Les occidentaux croient souvent à tort, qu'une geisha est une prostituée de luxe, rien n'est moins vrai. Les Geisha n'étaient pas là pour assouvir les désirs sexuels de leurs clients (au contraire, toute geisha cédant à cette tentation aurait été rapidement bannie de la communauté) mais des animatrices éduquées depuis l'enfance aux arts traditionnels (danse, chant, musique, rituel du thé etc.). Bien sûr, il ne faut pas être naïf, et si les Geisha avaient tant de succès, c'est qu'elles portaient en elles un fort potentiel érotique; pour autant, si les hommes désiraient ensuite passer à l'acte, il leur fallait quitter le quartier des geisha et rejoindre celui des prostituées.
Cette petite mise au point faite, le roman d'Arthur Golden est extrêmement documenté et dissèque tous les codes et les traditions liés au monde des geisha : okya, initiation, rituels du thé, grande sœur, mizuage, danna, hiérarchie et bien sûr... l'art de la toilette et de la coiffure : à chaque étape de de sa vie, la geisha (apprentie ou avérée), est habillée et coiffée d'une façon bien particulière et un japonais pourra reconnaître d'un seul coup d'œil l'état d'avancement d'une geisha. C'est l'occasion pour Arthur Golden de se lancer dans des descriptions somptueuses sur les peintures des kimonos, la façon de nouer les obis ou les métaphores que cachent les différents chignons.

J'ai trouvé dans ce roman ce que j'y attendais : la découverte d'un univers que je méconnaissais, un voyage au Japon des années 30 (l'écriture toute en métaphores et poésie permet d'adhérer facilement au propos), une lecture facile et dépaysante. En ce sens, Geisha m'a fait penser à Fleur de Neige de Lisa See, un autre roman du même type, mais qui se déroule cette fois dans la Chine du 19ème.
Par contre, arrivée au 100 dernières pages, j'ai trouvé que le récit traînait en longueurs inutiles et que le dénouement à l'inverse était un peu trop rapidement expédié. Mais cela n'a rien ôté au plaisir que j'ai eu à lire cette histoire.

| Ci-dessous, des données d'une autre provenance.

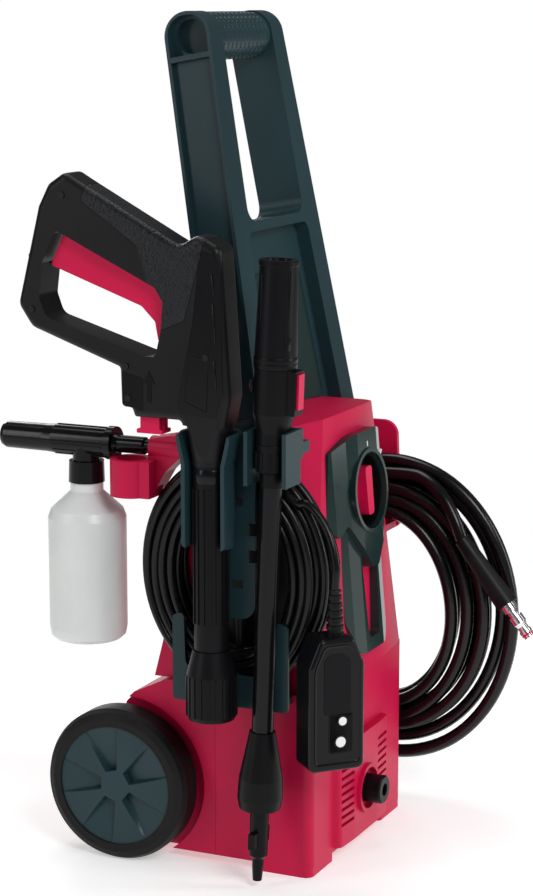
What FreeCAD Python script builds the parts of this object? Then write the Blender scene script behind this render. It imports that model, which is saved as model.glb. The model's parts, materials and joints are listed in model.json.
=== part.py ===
"""Electric pressure washer on two wheels, with its gun, lance, soap bottle, cord and hose.

All lengths are millimetres. The origin is on the floor, on the machine's centre line.
+Z is up, the control knob faces -Y, the gun and the cord hang on the -X side (left)
and the hose hangs on the +X side (right). The wheels' axle runs along X.
"""
import FreeCAD, Part
import Sketcher
import math
import os

V = FreeCAD.Vector

# ---------------------------------------------------------------- driving dimensions

SIZES = [
    ("wheel_radius", 77, "outside of a tyre"),
    ("wheel_width", 38, "width of a tyre"),
    ("wheel_inside", 114.5, "centre line to a wheel's inner face"),
    ("hub_radius", 60, "hub, and the inside of the tyre"),
    ("axle_back", 78, "axle behind the origin"),
    ("axle_radius", 5, "steel axle"),
    ("base_half", 119, "half the width of the base"),
    ("base_front", 120, "base front face ahead of the origin"),
    ("base_back", 88, "base back face behind the origin"),
    ("base_low", 9, "underside of the base shells"),
    ("base_high", 183, "top of the base"),
    ("wall", 3, "wall of the mouldings"),
    ("base_seam", 17, "seam of the base shells ahead of the origin"),
    ("tower_half", 112, "half the width of the tower"),
    ("tower_high", 447, "crown of the tower"),
    ("tower_seam", 40, "seam of the tower covers ahead of the origin"),
    ("handle_foot_half", 115, "handle outside half width at its foot"),
    ("handle_depth", 48, "handle front to back"),
    ("handle_length", 382, "handle foot to the grip's centre"),
    ("handle_lean", 10.2, "handle leaning back, degrees"),
    ("handle_taper", 0.0801, "narrowing of each side per unit of height"),
    ("grip_radius", 22.5, "hand grip"),
    ("dial_radius", 38, "control dial opening"),
    ("dial_high", 365, "centre of the dial"),
    ("dial_front", 131, "dial face ahead of the origin"),
    ("bezel_lean", 5, "control face leaning back, degrees"),
    ("gun_out", 171, "gun's middle plane from the centre line"),
    ("gun_half", 18, "half the thickness of the gun"),
    ("barrel_ahead", 39, "gun barrel ahead of the origin"),
    ("barrel_radius", 16.5, "short lance under the gun"),
    ("lance_out", 160, "long lance from the centre line"),
    ("lance_lean", 2.16, "long lance leaning forward, degrees"),
    ("bottle_out", 128, "soap nozzle and bottle from the centre line"),
    ("bottle_back", 117, "bottle behind the origin"),
    ("bottle_radius", 38.5, "soap bottle"),
    ("soap_high", 417, "soap nozzle's centre line"),
    ("cord_width", 8.5, "power cord"),
    ("hose_width", 14, "high pressure hose"),
    ("plug_width", 56, "plug body"),
    ("plug_height", 128, "plug body"),
    ("plug_depth", 36, "plug body"),
    ("outlet_bore", 6.5, "water outlet hole radius"),
    ("inlet_pin", 13.2, "water inlet stub radius"),
]

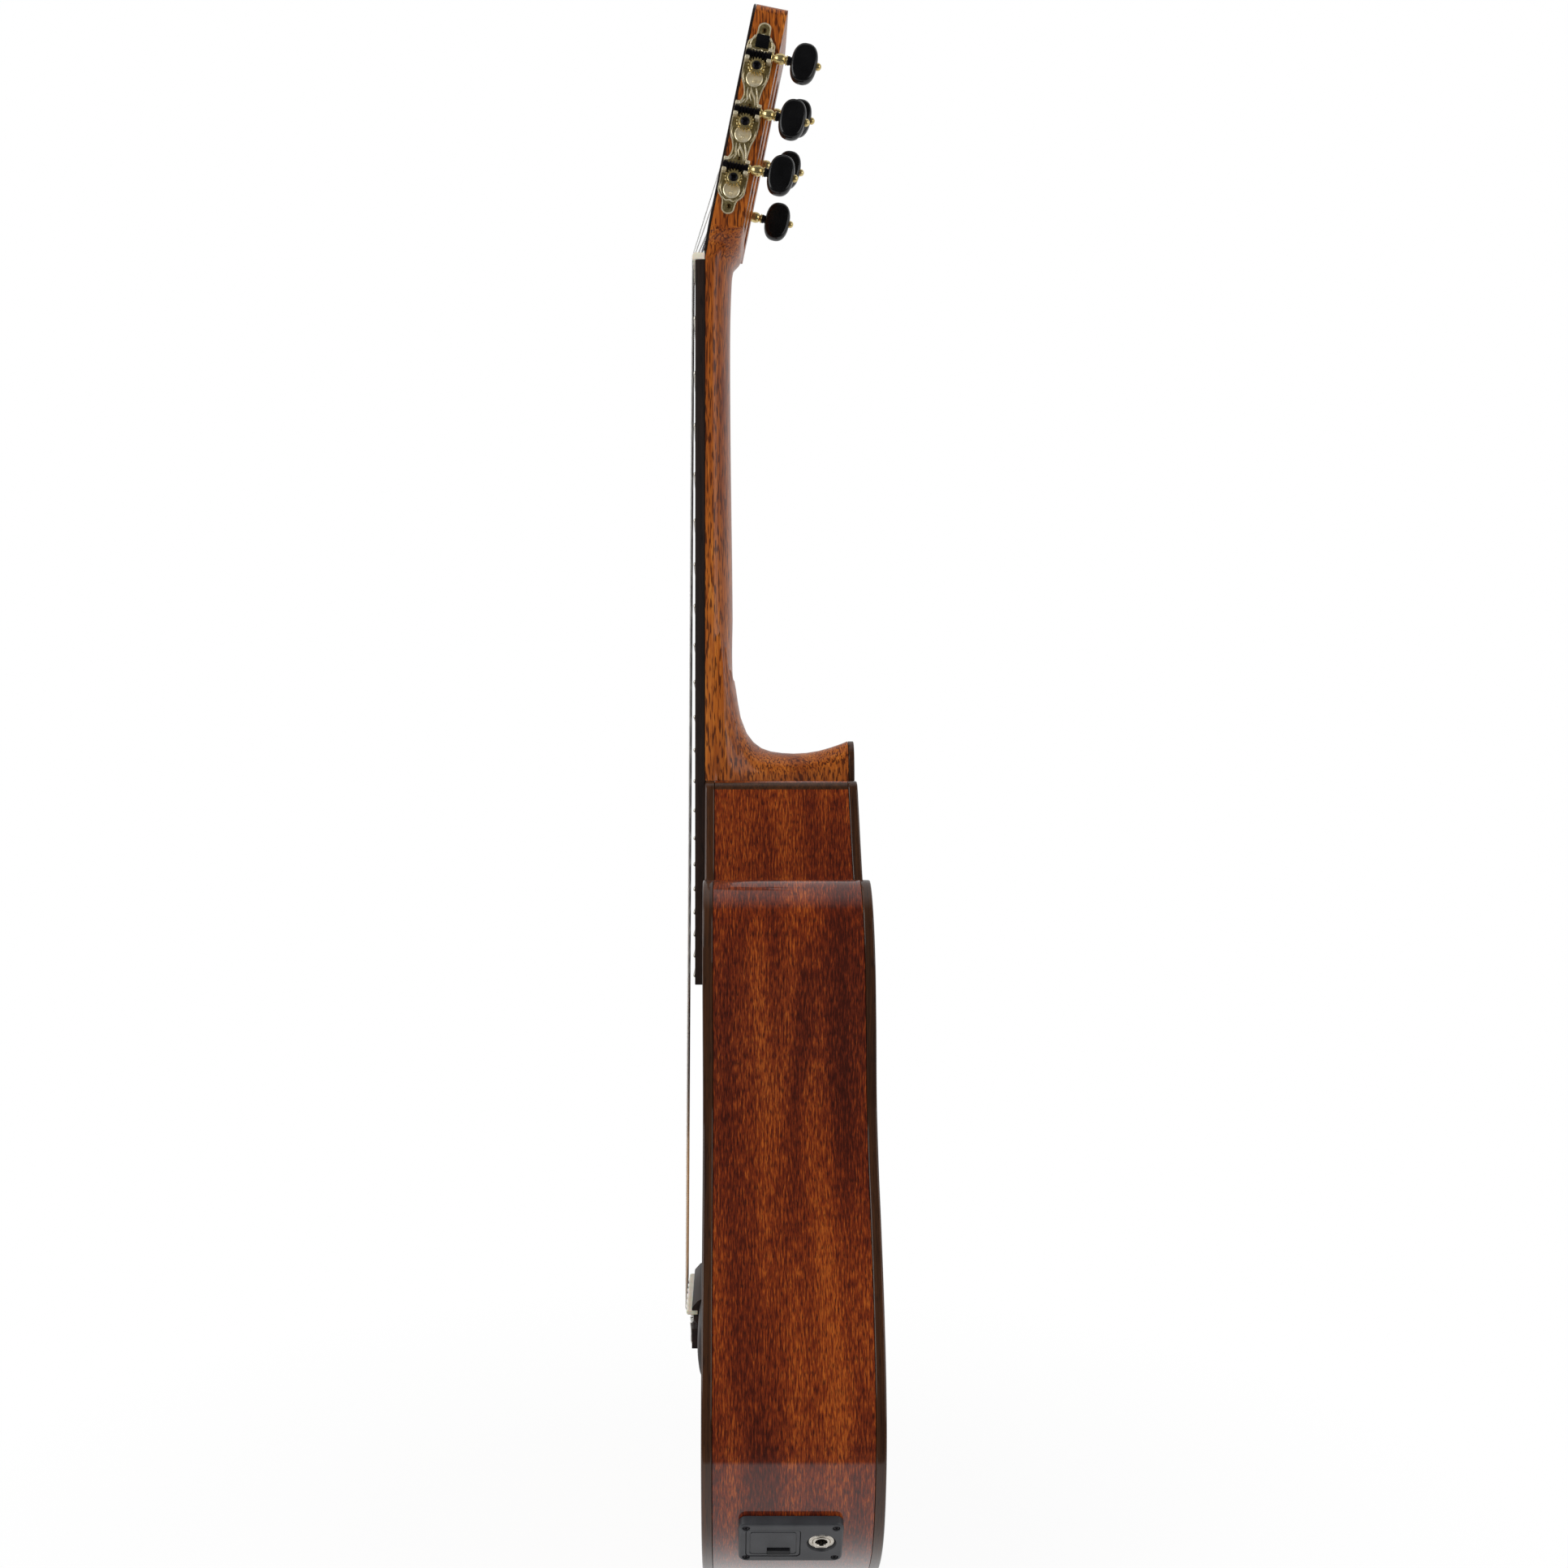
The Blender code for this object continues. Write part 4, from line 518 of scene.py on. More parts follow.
body = {
    "length": 479.0, "upper": 280.0, "waist": 240.0, "lower": 366.0, "depth": 98.3,
    "heelHalf": 34.0, "steps": 9, "side": 2.2, "plate": 2.6, "plateInset": 2.4,
    "binding": 6.0, "bindingRound": 1.1, "bindingGap": 0.04, "crossArch": 5650.0, "longArch": 7350.0,
}
bodyTop = scaleLength / 2


# the outline's own points as (y, depth), from the heel round the bass side to the cutaway
def outlineControls():
    upper, waist, lower = body["upper"] / 2, body["waist"] / 2, body["lower"] / 2
    lowerHalf = [(waist, 0.382)]
    lowerHalf += [(waist + (lower - waist) * k, t) for k, t in
                  ((0.10, 0.455), (0.40, 0.530), (0.72, 0.610), (0.95, 0.690), (1.0, 0.745))]
    lowerHalf += [(lower * k, t) for k, t in
                  ((0.965, 0.805), (0.90, 0.856), (0.785, 0.902), (0.585, 0.952), (0.33, 0.986))]
    bass = [(body["heelHalf"], 0.0)]
    bass += [(upper * k, t) for k, t in ((0.55, 0.012), (0.86, 0.062), (1.0, 0.165))]
    bass += [(0.55 * upper + 0.45 * waist, 0.275)]
    horn = [(0.55 * upper + 0.45 * waist, 0.285)]
    horn += [(upper * k, t) for k, t in (
        (0.985, 0.215), (0.970, 0.168), (0.905, 0.136), (0.810, 0.121), (0.690, 0.130), (0.570, 0.150),
        (0.455, 0.155), (0.360, 0.132), (0.305, 0.085), (0.275, 0.035))]
    horn += [(body["heelHalf"], 0.002)]
    treble = [(-y, t) for y, t in reversed(lowerHalf)] + [(-y, t) for y, t in horn]
    shares = [(0.0, 0.0), *bass, *lowerHalf, (0.0, 1.0), *treble]
    tail = len(bass) + len(lowerHalf) + 1
    return [(y, bodyTop + t * body["length"]) for y, t in shares], tail * body["steps"]


controls, tailStation = outlineControls()
outline = [Vector((p.x, max(p.y, bodyTop))) for p in smoothPath(controls, body["steps"], closed=True)]
stations = len(outline)


def outwardAt(i):
    along = outline[(i + 1) % stations] - outline[i - 1]
    return Vector((along.y, -along.x)).normalized()


def insetOutline(inset):
    return [outline[i] - outwardAt(i) * inset for i in range(stations)]


# height of the arched back over the soundboard plane
def backHeight(y, d):
    crown = bodyTop + 0.68 * body["length"]
    cross = ((body["lower"] / 2) ** 2 - y**2) / (2 * body["crossArch"])
    return body["depth"] + cross - (d - crown) ** 2 / (2 * body["longArch"])


def onBody(point, x):
    return Vector((x, point[0], -point[1]))


# a strip of wall: an edge along the points, pulled up to its height, given its thickness and a UV along it
def wallShape(points, low, high, thickness, radius=0.0):
    bm = bmesh.new()
    alongLayer = bm.verts.layers.float.new("along")
    verts, length = [], 0.0
    for i, point in enumerate(points):
        length += (point - points[i - 1]).length if i else 0.0
        vert = bm.verts.new(onBody(point, low(*point)))
        vert[alongLayer] = length * mm
        verts.append(vert)
    edges = [bm.edges.new(pair) for pair in zip(verts, verts[1:])]
    grown = bmesh.ops.extrude_edge_only(bm, edges=edges)["geom"]
    for vert in grown:
        if isinstance(vert, bmesh.types.BMVert):
            vert.co.x = high(vert.co.y, -vert.co.z)
    bmesh.ops.recalc_face_normals(bm, faces=bm.faces)
    middle = bm.faces[:][len(bm.faces) // 2]
    centre = Vector((middle.calc_center_median().x, 0, -(bodyTop + 0.6 * body["length"])))
    if middle.normal.dot(middle.calc_center_median() - centre) < 0:
        bmesh.ops.reverse_faces(bm, faces=bm.faces)
    bmesh.ops.solidify(bm, geom=bm.faces[:], thickness=thickness)
    if radius:
        outer = [e for e in edgesBeyond(bm, 60) if abs(e.verts[0].co.x - e.verts[1].co.x) < 2.0]
        rounded(bm, radius, 3, outer, clamped=False)
    uvLayer = bm.loops.layers.uv.new("grain")
    for face in bm.faces:
        for loop in face.loops:
            loop[uvLayer].uv = (loop.vert[alongLayer], loop.vert.co.x * mm)
    return bm


def level(x):
    return lambda y, d: x


def underBack(drop):
    return lambda y, d: backHeight(y, d) - drop


jackSpot = {"angle": math.radians(36.0), "centre": Vector((48.0, -164.7, -735.0))}
jackOut = Vector((0, -math.cos(jackSpot["angle"]), -math.sin(jackSpot["angle"])))
jackUp = Vector((0, -math.sin(jackSpot["angle"]), math.cos(jackSpot["angle"])))
jackFrame = axesAt(jackSpot["centre"], Vector((1, 0, 0)), jackUp, jackOut)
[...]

Voir aussi les avis de Karine :-), Karine, Majanissa, Laconteuse et Gambadou.

Laurence

Extrait :

Je me trouvais dans la petite allée d'une maison. Il y avait un vieux puits d'un côté, et quelques plantes de l'autre. M. Bekku m'avait tirée jusque sous le porche. Il me remit debout. Et là, sur la marche de l'entrée, glissant ses pieds dans ses zoris laqués, m'apparut une femme d'une exquise beauté. Elle portait un kimono somptueux. Je n'aurais jamais pu imaginer quelque chose d'aussi beau. Déjà, le kimono de la geisha au physique ingrat, dans le village de M. Tanaka, m'avait impressionnée. Mais celui-là était d'un bleu céruléen, avec des spirales ivoirines, figurant les tourbillons d'une rivière. Des truites scintillantes filaient dans le courant. Des arbres bordaient l'onde. Il y avait un petit cercle doré à chaque point de contact entre les feuilles vert tendre et l'eau. Je ne doutais pas que ce kimono fût en soie, ainsi que l'obi, brodé dans des tons pastel, jaune et vert. Ce kimono était extraordinaire, tout comme la femme qui le portait. Elle avait le visage maquillé en blanc, un blanc éclatant, comme le flanc d'un nuage éclaboussé de soleil. Sa coiffure, deux lobes noirs brillant du même éclat sombre que la laque, était ornée de diverses parures d'ambre sculpté et d'une barrette, où pendillaient de minuscules lamelles argentées, qui miroitaient au moindre mouvement.